§ Convergence in distribution is very weak

• consider $X \sim N(0, 1)$. Also consider $-X$ which will be identically distributed (by symmetry of $-$ and $N$).
• So we have that $-X \sim N(0, 1)$.
• But this tells us nothing about $X$ and $-x$! so this type of "convergence of distribution" is very weak.
• Strongest notion of convergence (#2): Almost surely. $T_n \xrightarrow{a.s} T$ iff $P(\{ \omega : T_n(\omega) \to T(\omega) \}) = 1$. Consider a snowball left out in the sun. In a couple hours, It'll have a random shape, random volume, and so on. But the ball itself is a definite thing --- the $\omega$. Almost sure says that for almost all of the balls, $T_n$ converges to $T$.
• #2 notion of convergence: Convergence in probability. $T_n \xrightarrow{P} T$ iff $P(|T_n - T| \geq \epsilon) \xrightarrow{n \to \infty} 0$ for all $\epsilon > 0$. This allows us to squeeze $\epsilon$ probability under the rug.
• Convergence in $L^p$: $T_n \xrightarrow{L^p} T$ iff $E[|T_n - T|^p] \xrightarrow{n \to \infty} 0$. Eg. think of convergence in variance of a gaussian.
• Convergence in distrbution: (weakest): $T_n \xrightarrow{d} T$ iff $P[T_n \leq x] \xrightarrow{n \to \infty} P[T \leq x]$ for all $x$.

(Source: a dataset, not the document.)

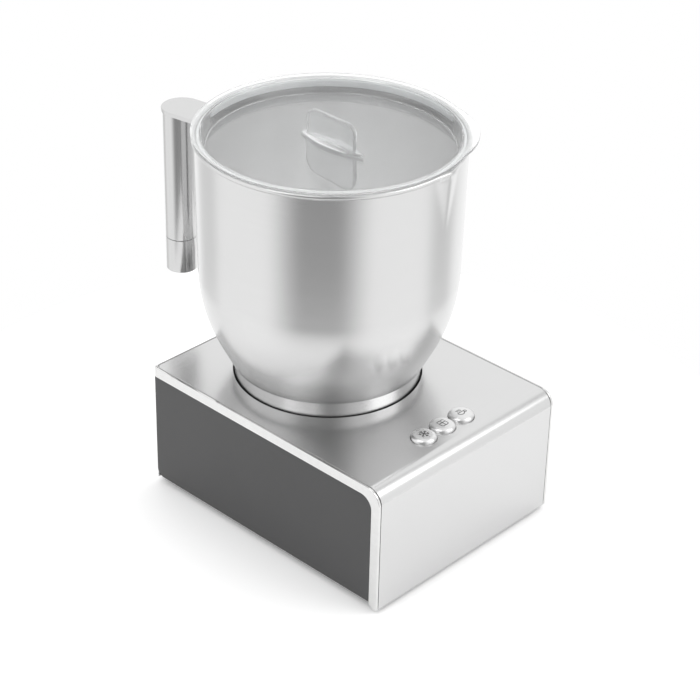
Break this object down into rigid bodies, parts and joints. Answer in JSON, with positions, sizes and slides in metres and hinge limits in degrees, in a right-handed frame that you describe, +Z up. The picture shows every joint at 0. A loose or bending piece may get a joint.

§ Characterization of convergence in distribution

• (1) $T_n \xrightarrow{d} T$
• (2) For all $f$ continuous and bounded, we have $E[f(T_n)] \xrightarrow{n \to \infty} E[f(T)]$.
• (2) we have $E[e^{ixT_n}] \xrightarrow{n \to \infty} E[e^{ixT}]$. [characteristic function converges ].

§ Strength of different types of convergence

• Almost surely convergence implies convergence in probability. Also, the two limits (which are RVs) are almost surely equal.
• Convergence in $L^p$ implies convergence in probability and convergence in $L^q$ for all $q \leq p$. Also, the limits (which are RVs) are almost surely equal.
• If $T$ converges in probability, it also converges in distribution (meaning the two sequences will have the same DISTRIBUTION, not same RV).
• All of almost surely, probabilistic convergence, convergence in distribution (not $L^p$) map properly by continuous fns. $T_n \to T$ implies $f(T_n) \to f(T)$.
• almost surely implies P implies distribution convergence.

§ Slutsky's Theorem

• If $X_n \xrightarrow{d} X$ and $Y_n \xrightarrow{P} c$ (That is, the sequence of $Y_n$ is eventually deterministic),we then have that $(X_n, Y) \xrightarrow{d} (X, c)$. In particular, we get that $X_n + Y_n \xrightarrow{d} X + c$ and $X_n Y_n \xrightarrow{d} X c$.
• This is important, because in general, convergence in distribution says nothing about the RV! but in this special case, it's possible.